The Federal Maritime Commission, in a major setback for dockworkers, ruled yesterday that trucking companies, warehouses and shippers can use nonunion labor to pack and unpack shipping containers at Atlantic and Gulf coast ports.
The five-member commission ruled unanimously that labor contracts between the International Longshoremen's Association and ocean carriers restricting that work within 50 miles of a port to union stevedores was discriminatory under the 1916 Shipping Act.
In a 180-page decision climaxing a seven-year legal battle by trucking and warehouse operators, the commission gave ocean carriers 90 days to remove the restrictions from their tariffs with shippers.
"This is going to encourage more small companies to get into the export business," said Thomas Donohue, president of the American Trucking Associations. "You reduce the extra handling of a product and you reduce its costs."
Jim McNamara, a spokesman for the ILA, said the union's officers were scheduled to meet Wednesday on the union's next move.
The National Labor Relations Board had ruled in 1982 and 1983 that some of the restrictive provisions in the contracts between the ILA and ocean carriers were illegal under labor laws.
However, the Supreme Court reversed those decisions in 1985, ruling that the provisions were a lawful work-preservation labor practice.
The ILA first won the restrictions in 1959 when automation and container ships began replacing freighters and reducing the need for dockworkers.
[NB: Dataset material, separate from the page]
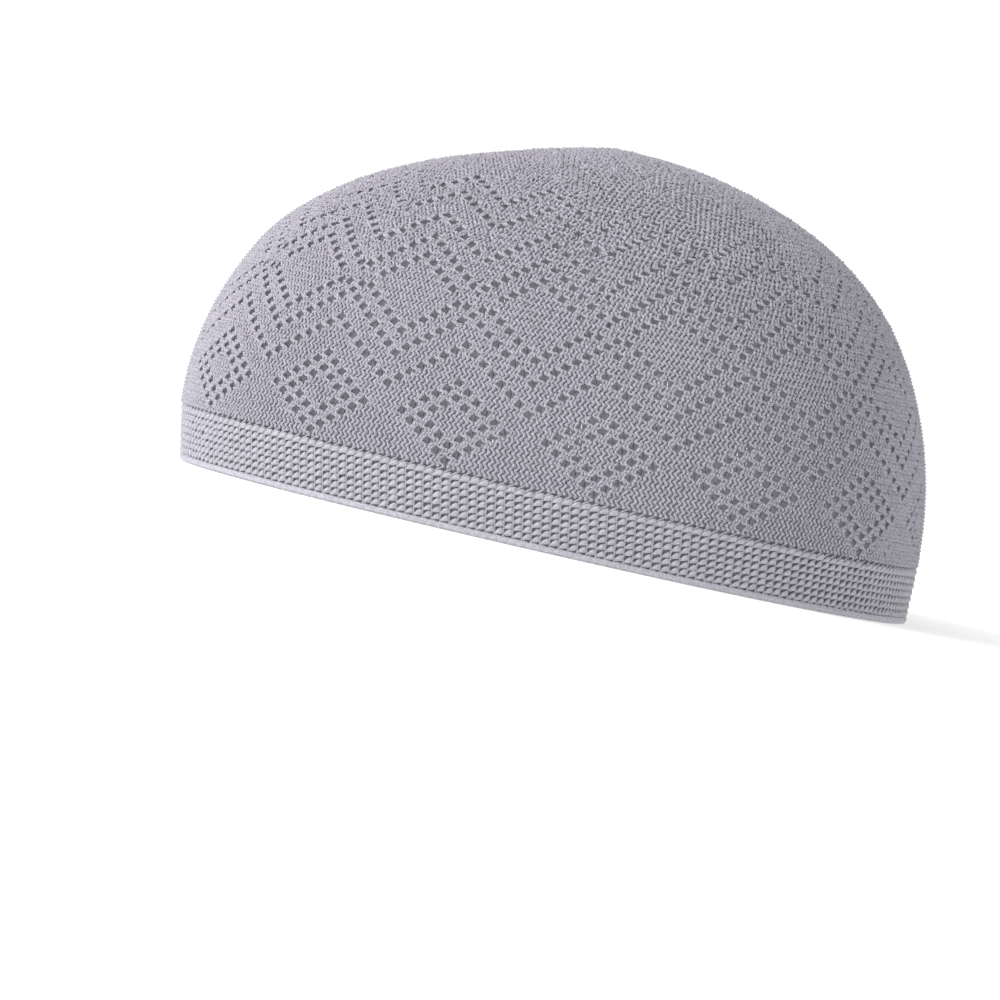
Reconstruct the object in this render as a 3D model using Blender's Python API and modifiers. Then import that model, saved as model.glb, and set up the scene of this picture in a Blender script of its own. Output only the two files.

Unlike bulk cargo, a container can be lifted from a ship onto the bed of a railroad car or truck trailer with cranes and vice versa without having to be unpacked and repacked.
Under the labor contracts between the ILA and the ocean carriers, no container could be packed or unpacked within 50 miles of a port unless the work was done by members of the union.
Despite the restrictions on nonunion labor, containerization still has greatly reduced the need for manual labor on the nation's docks, with ILU membership falling from 165,000 at its peak to less than 60,000 today.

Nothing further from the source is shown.